SELECT 'REINDEX INDEX ' || indexname || ';' 
FROM pg_stat_user_indexes 
WHERE idx_scan > 0 
AND pg_relation_size(indexrelid) > 1000000;
"

## Common Pitfalls

### 1. Wrong Column Order in Composite Indexes

-- ❌ Wrong: Low selectivity column first
CREATE INDEX idx_users_status_email ON users(status, email);

-- ✅ Right: High selectivity column first
CREATE INDEX idx_users_email_status ON users(email, status);

### 2. Indexing Small Tables

-- Don't index tables with < 1000 rows
-- The overhead isn't worth it
SELECT COUNT(*) FROM small_lookup_table; -- Returns 50 rows
-- No need for indexes here

### 3. Ignoring Index Maintenance

-- Set up automated statistics updates
-- PostgreSQL: Enable autovacuum
ALTER TABLE users SET (autovacuum_enabled = true);

-- MySQL: Enable automatic statistics updates
SET GLOBAL innodb_stats_auto_recalc = ON;

## Conclusion

Effective database indexing requires understanding your data, query patterns, and performance requirements.

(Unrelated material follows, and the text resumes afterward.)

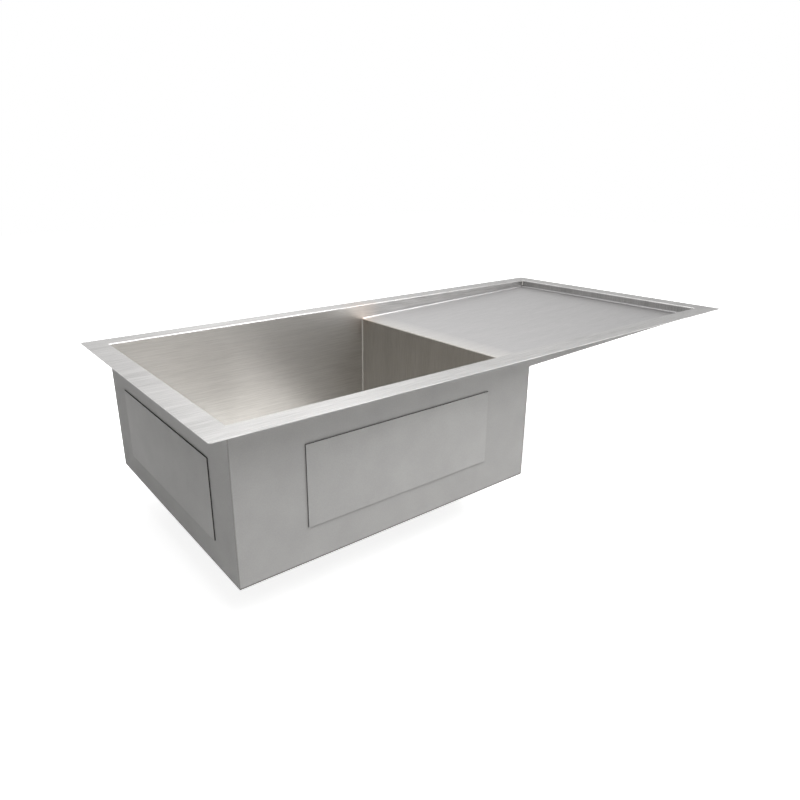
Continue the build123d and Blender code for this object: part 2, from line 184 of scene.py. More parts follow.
def brushed_sheet(name, along, across, coated, flat=("#949392", "#C4C3C2"),
                  wall=("#C3C1BE", "#DAD8D5"), coat=("#8E8D8C", "#ABAAA8")):
    """Brushed stainless sheet whose outside is undercoated.

    along says on which axes the scratches are long, and across which way lies across them.
    coated builds the nodes that say where the undercoat is. flat, wall and coat give the dark
    and the pale tone of the rim's finish, the walls' finish and the undercoat. The walls' tones
    are paler than the rim's as painted light.
    """
    material, tree, place = new_material(name)
    scratch_place = add_node(tree, "ShaderNodeMapping", {
        "Vector": place,
        "Scale": [1 / (scratch_length if axis in along else scratch_width) for axis in "XYZ"],
    })
    scratches = add_node(tree, "ShaderNodeTexNoise", {
        "Vector": scratch_place.outputs["Vector"],
        "Scale": 1.0,
        "Detail": 4.0,
        "Roughness": 0.65,
    })
    drift_place = add_node(tree, "ShaderNodeMapping", {
        "Vector": place,
        "Scale": [1 / (drift_length if axis in along else drift_width) for axis in "XYZ"],
    })
    drift = add_node(tree, "ShaderNodeTexNoise", {
        "Vector": drift_place.outputs["Vector"],
        "Scale": 1.0,
        "Detail": 2.0,
    })
    brushing = add_node(tree, "ShaderNodeMix", {
        "Factor": 0.25,
        "A": scratches.outputs["Fac"],
        "B": drift.outputs["Fac"],
    })
    streaks = add_node(tree, "ShaderNodeMapRange", {
        "Value": brushing.outputs["Result"],
        "From Min": 0.34,
        "From Max": 0.66,
    })
    flat_colour = add_node(tree, "ShaderNodeMix", {
        "Factor": streaks.outputs["Result"],
        "A": linear(flat[0]),
        "B": linear(flat[1]),
    }, data_type="RGBA")
    # Painted light: the walls' tones are a paler, lit copy of the same steel.
    lit_wall_colour = add_node(tree, "ShaderNodeMix", {
        "Factor": streaks.outputs["Result"],
        "A": linear(wall[0]),
        "B": linear(wall[1]),
    }, data_type="RGBA")
    parts = add_node(tree, "ShaderNodeSeparateXYZ", {"Vector": place})
    below_rim = add_node(tree, "ShaderNodeMapRange", {
        "Value": parts.outputs["Z"],
        "From Min": rim_fold_z,
        "From Max": rim_fold_z - rim_fold_width,
    })
    round_bowl = add_node(tree, "ShaderNodeMapRange", {
        "Value": parts.outputs["X"],
        "From Min": wall_end_x,
        "From Max": divider_x,
    })
    is_wall = add_node(tree, "ShaderNodeMath",
                       {0: below_rim.outputs["Result"], 1: round_bowl.outputs["Result"]},
                       operation="MULTIPLY")
    clean_colour = add_node(tree, "ShaderNodeMix", {
        "Factor": is_wall.outputs["Value"],
        "A": flat_colour.outputs["Result"],
        "B": lit_wall_colour.outputs["Result"],
    }, data_type="RGBA")
    from_weld = add_node(tree, "ShaderNodeVectorMath", {0: place, 1: tinted_weld},
                         operation="DISTANCE")
    tint = add_node(tree, "ShaderNodeMapRange", {
        "Value": from_weld.outputs["Value"],
        "From Min": 0.0,
        "From Max": tint_reach,
        "To Min": 0.3,
        "To Max": 0.0,
    }, interpolation_type="SMOOTHSTEP")
    steel_colour = add_node(tree, "ShaderNodeMix", {
        "Factor": tint.outputs["Result"],
        "A": clean_colour.outputs["Result"],
        "B": linear(straw_tint),
    }, data_type="RGBA")
    flat_roughness = add_node(tree, "ShaderNodeMapRange", {
        "Value": streaks.outputs["Result"],
        "To Min": 0.42,
        "To Max": 0.36,
    })
    wall_roughness = add_node(tree, "ShaderNodeMapRange", {
        "Value": streaks.outputs["Result"],
        "To Min": 0.34,
        "To Max": 0.28,
    })
    steel_roughness = add_node(tree, "ShaderNodeMix", {
        "Factor": is_wall.outputs["Value"],
        "A": flat_roughness.outputs["Result"],
        "B": wall_roughness.outputs["Result"],
    })
    coat_colour, stipple = undercoat(tree, place, coat)
    is_coated = coated(tree, place, place.node.outputs["Normal"])
    colour = add_node(tree, "ShaderNodeMix", {
        "Factor": is_coated,
        "A": steel_colour.outputs["Result"],
        "B": coat_colour,
    }, data_type="RGBA")
    roughness = add_node(tree, "ShaderNodeMix", {
        "Factor": is_coated,
        "A": steel_roughness.outputs["Result"],
        "B": coat_roughness,
    })
    metallic = add_node(tree, "ShaderNodeMath", {0: 1.0, 1: is_coated}, operation="SUBTRACT")
    relief = add_node(tree, "ShaderNodeMix", {
        "Factor": is_coated,
        "A": scratches.outputs["Fac"],
        "B": stipple,
    })
    depth = add_node(tree, "ShaderNodeMapRange", {
        "Value": is_coated,
        "To Min": scratch_depth,
        "To Max": stipple_depth,
    })
    bump = add_node(tree, "ShaderNodeBump", {
        "Strength": 0.5,
        "Distance": depth.outputs["Result"],
        "Height": relief.outputs["Result"],
    })
    across_scratches = add_node(tree, "ShaderNodeCombineXYZ", dict(zip("XYZ", across)))
    surface = add_node(tree, "ShaderNodeBsdfPrincipled", {
        "Base Color": colour.outputs["Result"],
        "Metallic": metallic.outputs["Value"],
        "Roughness": roughness.outputs["Result"],
        "Specular Tint": linear(grazing_steel),
        "Anisotropic": sheen_stretch,
        "Tangent": across_scratches.outputs["Vector"],
        "Normal": bump.outputs["Normal"],
    })
    add_node(tree, "ShaderNodeOutputMaterial", {"Surface": surface.outputs["BSDF"]})
    return material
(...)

Key takeaways:

- **Analyze before indexing**: Understand your query patterns
- **Choose the right index type**: B-tree, hash, GIN, etc.
- **Consider composite indexes**: For multi-column queries
- **Monitor and maintain**: Regular performance reviews
- **Avoid over-indexing**: Balance query speed with write performance

Remember: indexes speed up reads but slow down writes. Always measure the impact and find the right balance for your specific use case.